- _Task_: Produce the listing below again, exactly as shown.

- _Information shown_:
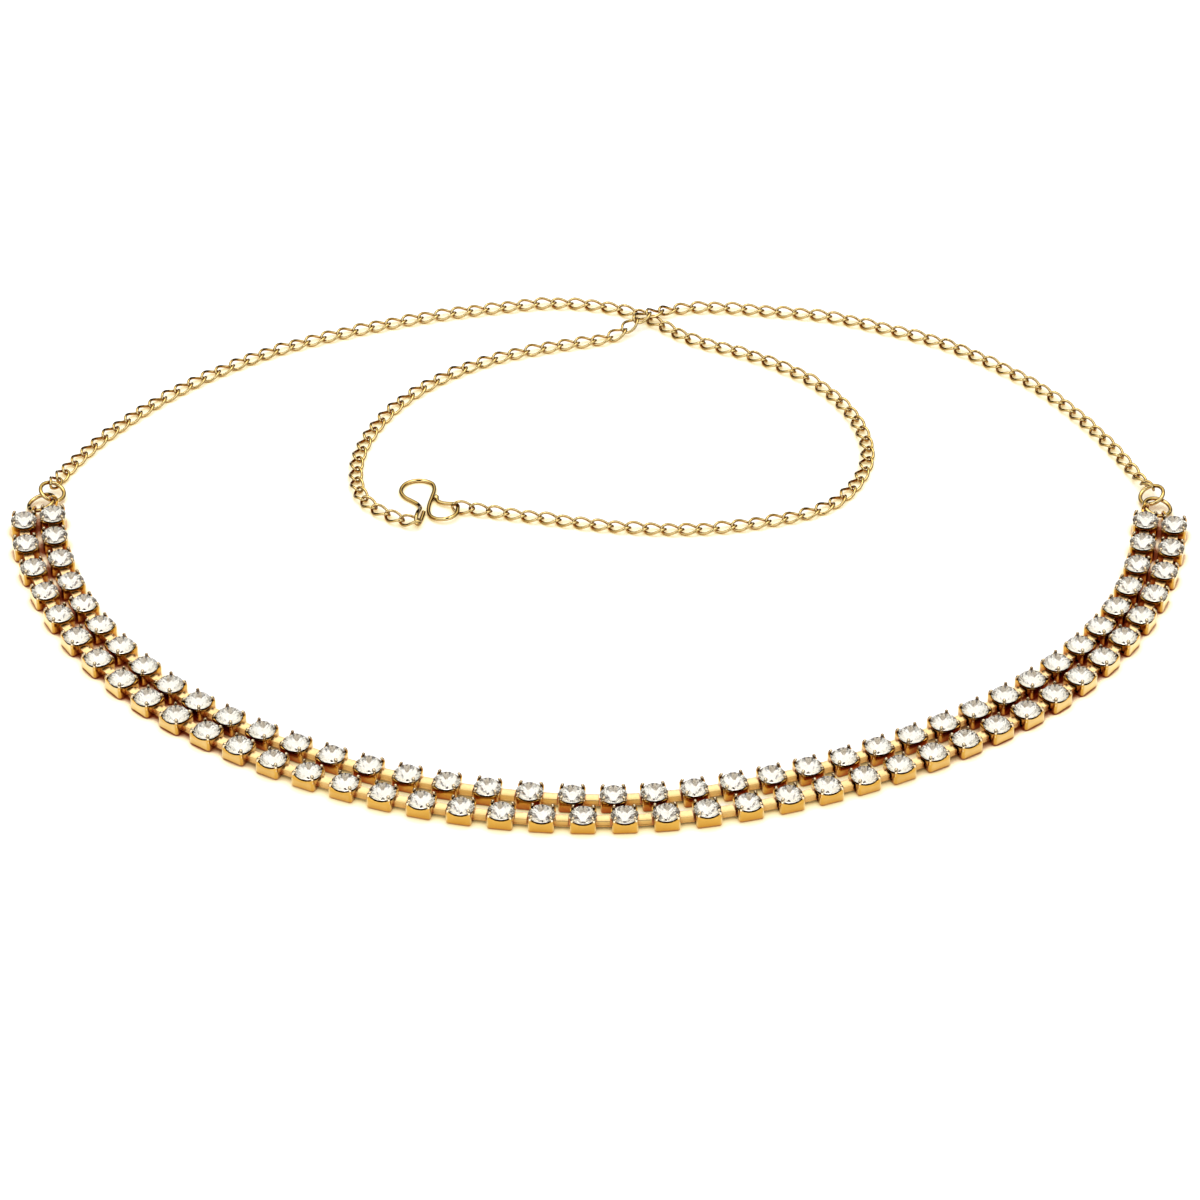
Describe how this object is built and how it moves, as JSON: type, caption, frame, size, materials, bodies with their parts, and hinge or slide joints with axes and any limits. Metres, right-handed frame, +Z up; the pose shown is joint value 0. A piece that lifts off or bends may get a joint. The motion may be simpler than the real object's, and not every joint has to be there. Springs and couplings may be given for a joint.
{
  "type": "belly chain",
  "caption": "Gold coloured belly chain with a double row of square cups and round clear stones, and curb chain closed by a bent wire hook.",
  "frame": {"origin": "centre of the layout's bounding box, on the surface that the chain lies on", "axes": "+X from left to right along the rows, +Y away from the rows toward the chains, +Z up from the surface"},
  "size_m": [0.2306, 0.174, 0.0039],
  "materials": {
    "cup_gold": "polished gold plating",
    "chain_gold": "polished gold plating",
    "clear_stone": "clear faceted glass"
  },
  "bodies": {
    "root": {"outer_cups": "cup_gold", "inner_cups": "cup_gold", "outer_stones": "clear_stone", "inner_stones": "clear_stone", "left_joining_ring": "chain_gold", "right_joining_ring": "chain_gold", "left_chain_ring": "chain_gold", "right_chain_ring": "chain_gold", "left_chain": "chain_gold", "right_chain": "chain_gold", "s_hook": "chain_gold"}
  },
  "joints": []
}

- _Final answer_:
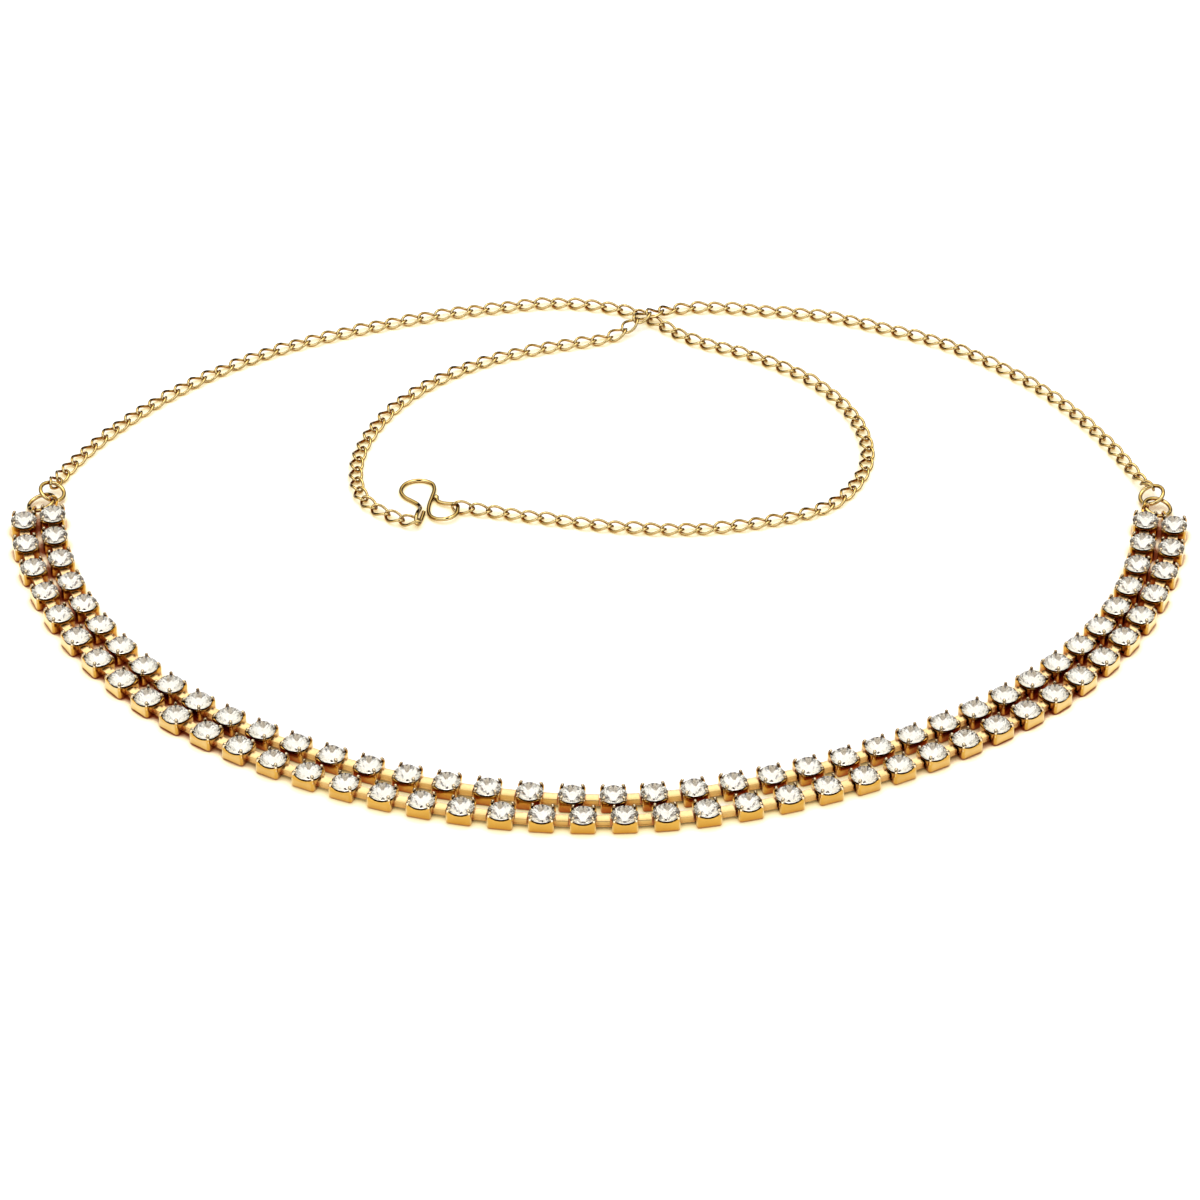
Describe how this object is built and how it moves, as JSON: type, caption, frame, size, materials, bodies with their parts, and hinge or slide joints with axes and any limits. Metres, right-handed frame, +Z up; the pose shown is joint value 0. A piece that lifts off or bends may get a joint. The motion may be simpler than the real object's, and not every joint has to be there. Springs and couplings may be given for a joint.
{
  "type": "belly chain",
  "caption": "Gold coloured belly chain with a double row of square cups and round clear stones, and curb chain closed by a bent wire hook.",
  "frame": {"origin": "centre of the layout's bounding box, on the surface that the chain lies on", "axes": "+X from left to right along the rows, +Y away from the rows toward the chains, +Z up from the surface"},
  "size_m": [0.2306, 0.174, 0.0039],
  "materials": {
    "cup_gold": "polished gold plating",
    "chain_gold": "polished gold plating",
    "clear_stone": "clear faceted glass"
  },
  "bodies": {
    "root": {"outer_cups": "cup_gold", "inner_cups": "cup_gold", "outer_stones": "clear_stone", "inner_stones": "clear_stone", "left_joining_ring": "chain_gold", "right_joining_ring": "chain_gold", "left_chain_ring": "chain_gold", "right_chain_ring": "chain_gold", "left_chain": "chain_gold", "right_chain": "chain_gold", "s_hook": "chain_gold"}
  },
  "joints": []
}